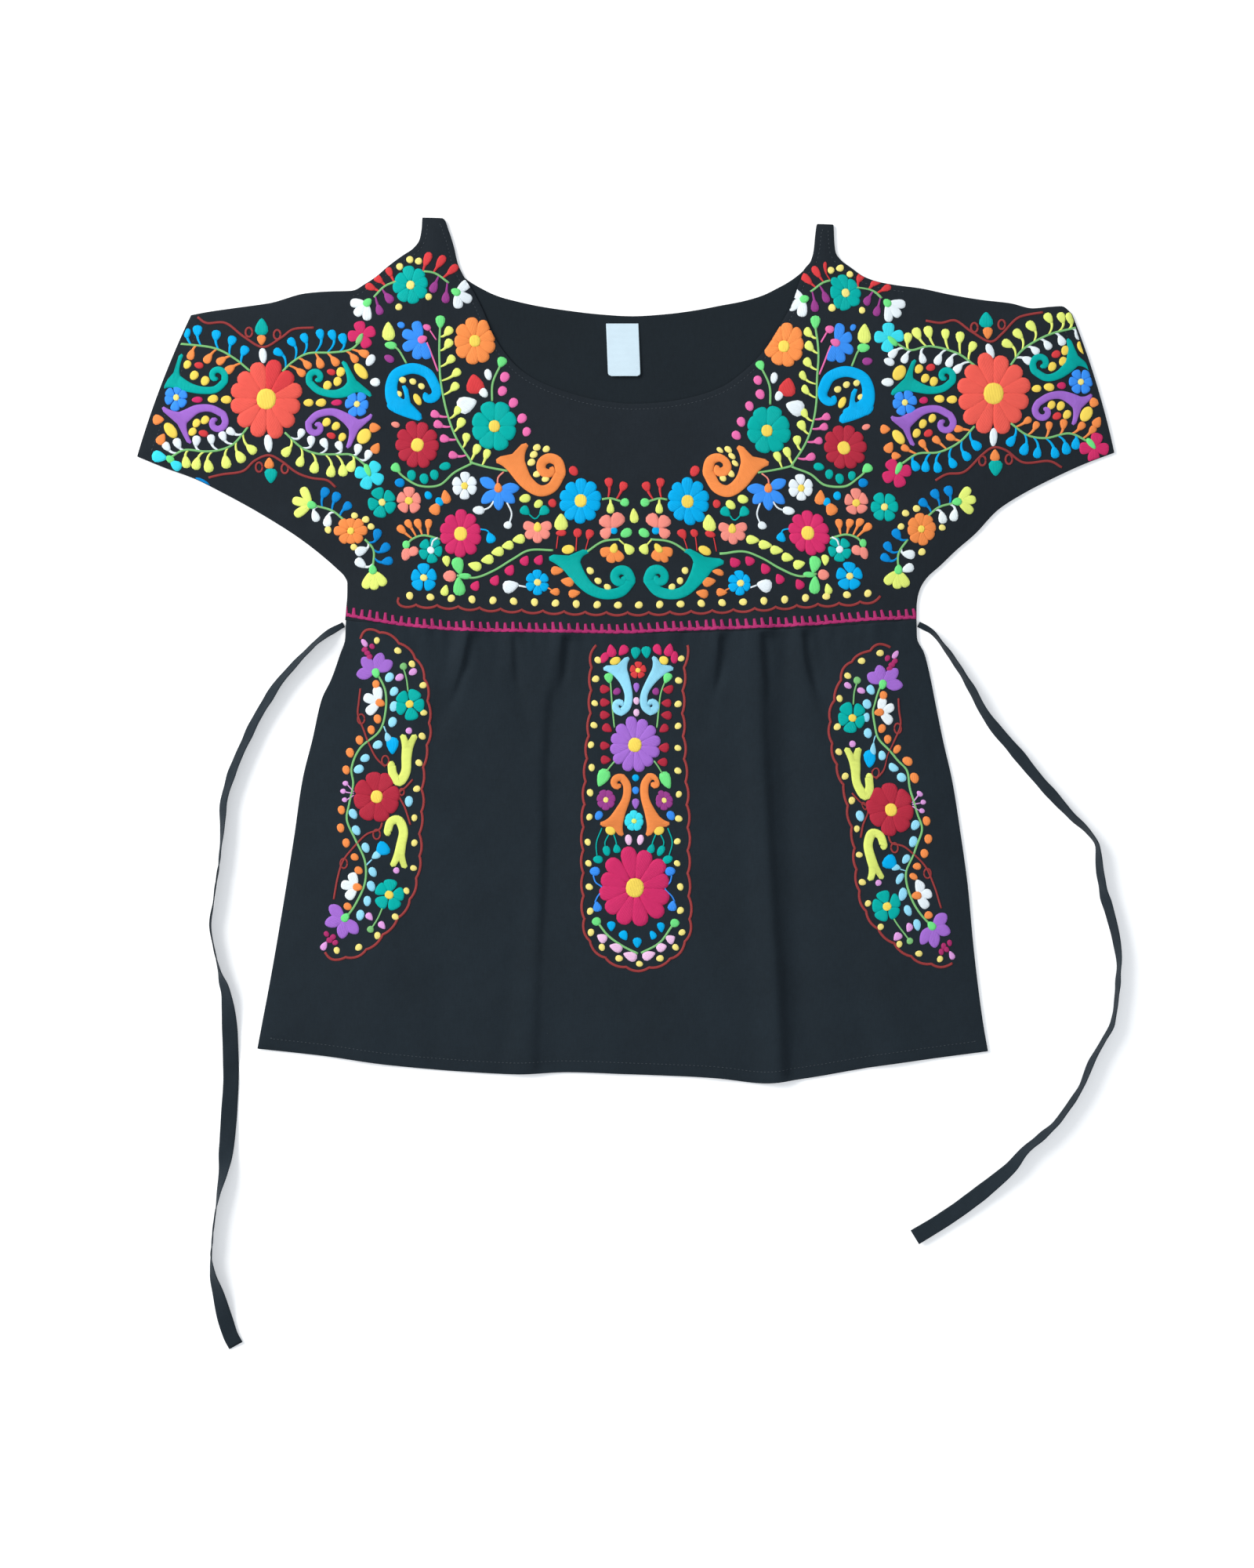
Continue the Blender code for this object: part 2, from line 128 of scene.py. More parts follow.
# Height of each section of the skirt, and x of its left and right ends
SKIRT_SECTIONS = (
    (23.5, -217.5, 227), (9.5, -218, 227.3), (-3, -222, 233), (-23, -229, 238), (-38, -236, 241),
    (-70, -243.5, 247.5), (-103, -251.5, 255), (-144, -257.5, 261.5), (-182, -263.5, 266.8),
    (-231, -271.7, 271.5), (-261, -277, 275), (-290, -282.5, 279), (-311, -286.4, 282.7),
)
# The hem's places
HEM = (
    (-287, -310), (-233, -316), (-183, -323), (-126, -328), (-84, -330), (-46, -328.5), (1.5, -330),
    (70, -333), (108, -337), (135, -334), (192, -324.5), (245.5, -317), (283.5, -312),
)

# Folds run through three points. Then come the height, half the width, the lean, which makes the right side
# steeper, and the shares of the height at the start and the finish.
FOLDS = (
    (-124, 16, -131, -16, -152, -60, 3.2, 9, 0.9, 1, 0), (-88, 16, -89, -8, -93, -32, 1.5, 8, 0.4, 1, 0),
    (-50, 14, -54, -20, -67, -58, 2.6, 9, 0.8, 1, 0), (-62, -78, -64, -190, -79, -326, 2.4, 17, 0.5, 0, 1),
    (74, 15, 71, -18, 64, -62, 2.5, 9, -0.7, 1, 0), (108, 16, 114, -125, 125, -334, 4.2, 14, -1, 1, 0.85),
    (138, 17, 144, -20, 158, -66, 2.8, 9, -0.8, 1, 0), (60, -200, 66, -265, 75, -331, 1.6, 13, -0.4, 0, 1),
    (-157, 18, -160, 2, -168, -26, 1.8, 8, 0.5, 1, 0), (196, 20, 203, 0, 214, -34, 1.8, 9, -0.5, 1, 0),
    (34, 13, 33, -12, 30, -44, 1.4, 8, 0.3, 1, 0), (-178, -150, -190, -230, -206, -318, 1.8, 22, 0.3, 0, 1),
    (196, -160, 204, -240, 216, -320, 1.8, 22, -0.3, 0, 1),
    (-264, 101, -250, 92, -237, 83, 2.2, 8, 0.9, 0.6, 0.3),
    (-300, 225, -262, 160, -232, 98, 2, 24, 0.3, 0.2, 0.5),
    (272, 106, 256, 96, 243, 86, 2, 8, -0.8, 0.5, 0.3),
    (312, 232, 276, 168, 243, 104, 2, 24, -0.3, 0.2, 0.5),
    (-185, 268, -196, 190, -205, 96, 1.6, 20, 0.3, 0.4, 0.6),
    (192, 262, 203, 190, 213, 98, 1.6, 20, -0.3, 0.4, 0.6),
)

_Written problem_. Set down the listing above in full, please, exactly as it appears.

_Result for this task_.
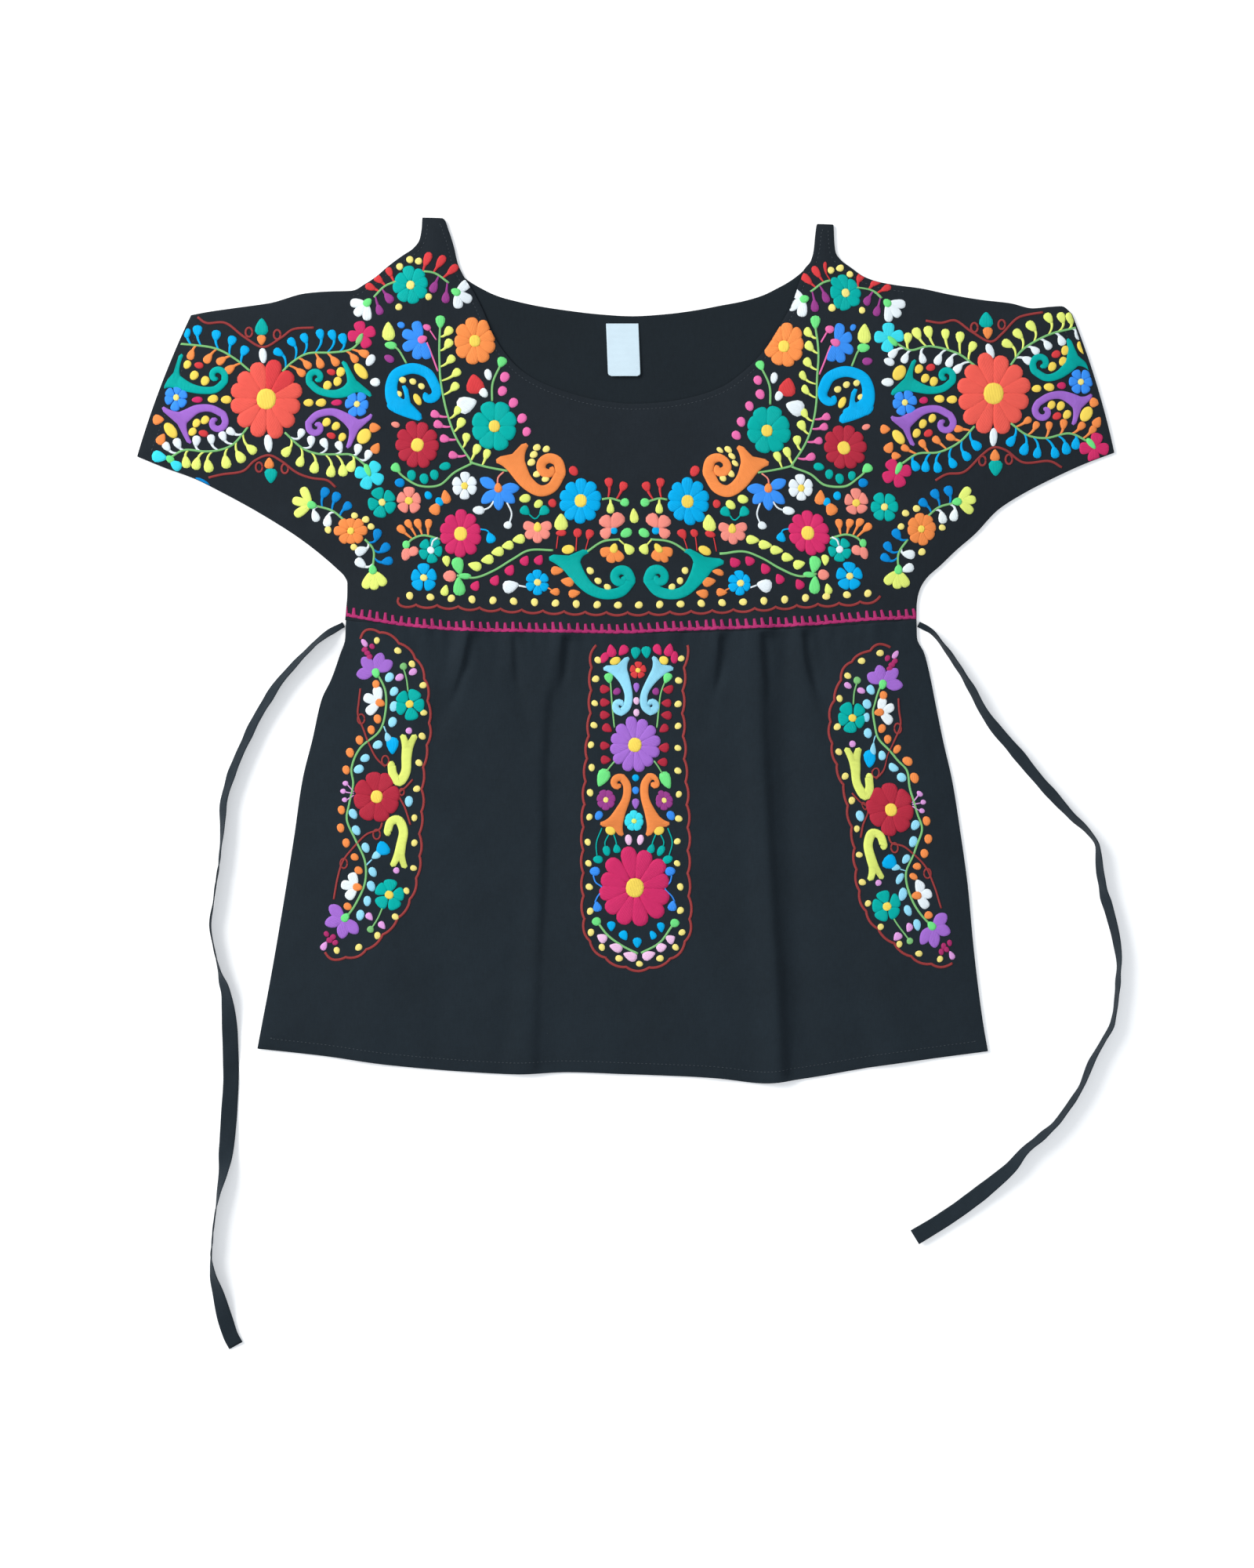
Continue the Blender code for this object: part 2, from line 128 of scene.py. More parts follow.
# Height of each section of the skirt, and x of its left and right ends
SKIRT_SECTIONS = (
    (23.5, -217.5, 227), (9.5, -218, 227.3), (-3, -222, 233), (-23, -229, 238), (-38, -236, 241),
    (-70, -243.5, 247.5), (-103, -251.5, 255), (-144, -257.5, 261.5), (-182, -263.5, 266.8),
    (-231, -271.7, 271.5), (-261, -277, 275), (-290, -282.5, 279), (-311, -286.4, 282.7),
)
# The hem's places
HEM = (
    (-287, -310), (-233, -316), (-183, -323), (-126, -328), (-84, -330), (-46, -328.5), (1.5, -330),
    (70, -333), (108, -337), (135, -334), (192, -324.5), (245.5, -317), (283.5, -312),
)

# Folds run through three points. Then come the height, half the width, the lean, which makes the right side
# steeper, and the shares of the height at the start and the finish.
FOLDS = (
    (-124, 16, -131, -16, -152, -60, 3.2, 9, 0.9, 1, 0), (-88, 16, -89, -8, -93, -32, 1.5, 8, 0.4, 1, 0),
    (-50, 14, -54, -20, -67, -58, 2.6, 9, 0.8, 1, 0), (-62, -78, -64, -190, -79, -326, 2.4, 17, 0.5, 0, 1),
    (74, 15, 71, -18, 64, -62, 2.5, 9, -0.7, 1, 0), (108, 16, 114, -125, 125, -334, 4.2, 14, -1, 1, 0.85),
    (138, 17, 144, -20, 158, -66, 2.8, 9, -0.8, 1, 0), (60, -200, 66, -265, 75, -331, 1.6, 13, -0.4, 0, 1),
    (-157, 18, -160, 2, -168, -26, 1.8, 8, 0.5, 1, 0), (196, 20, 203, 0, 214, -34, 1.8, 9, -0.5, 1, 0),
    (34, 13, 33, -12, 30, -44, 1.4, 8, 0.3, 1, 0), (-178, -150, -190, -230, -206, -318, 1.8, 22, 0.3, 0, 1),
    (196, -160, 204, -240, 216, -320, 1.8, 22, -0.3, 0, 1),
    (-264, 101, -250, 92, -237, 83, 2.2, 8, 0.9, 0.6, 0.3),
    (-300, 225, -262, 160, -232, 98, 2, 24, 0.3, 0.2, 0.5),
    (272, 106, 256, 96, 243, 86, 2, 8, -0.8, 0.5, 0.3),
    (312, 232, 276, 168, 243, 104, 2, 24, -0.3, 0.2, 0.5),
    (-185, 268, -196, 190, -205, 96, 1.6, 20, 0.3, 0.4, 0.6),
    (192, 262, 203, 190, 213, 98, 1.6, 20, -0.3, 0.4, 0.6),
)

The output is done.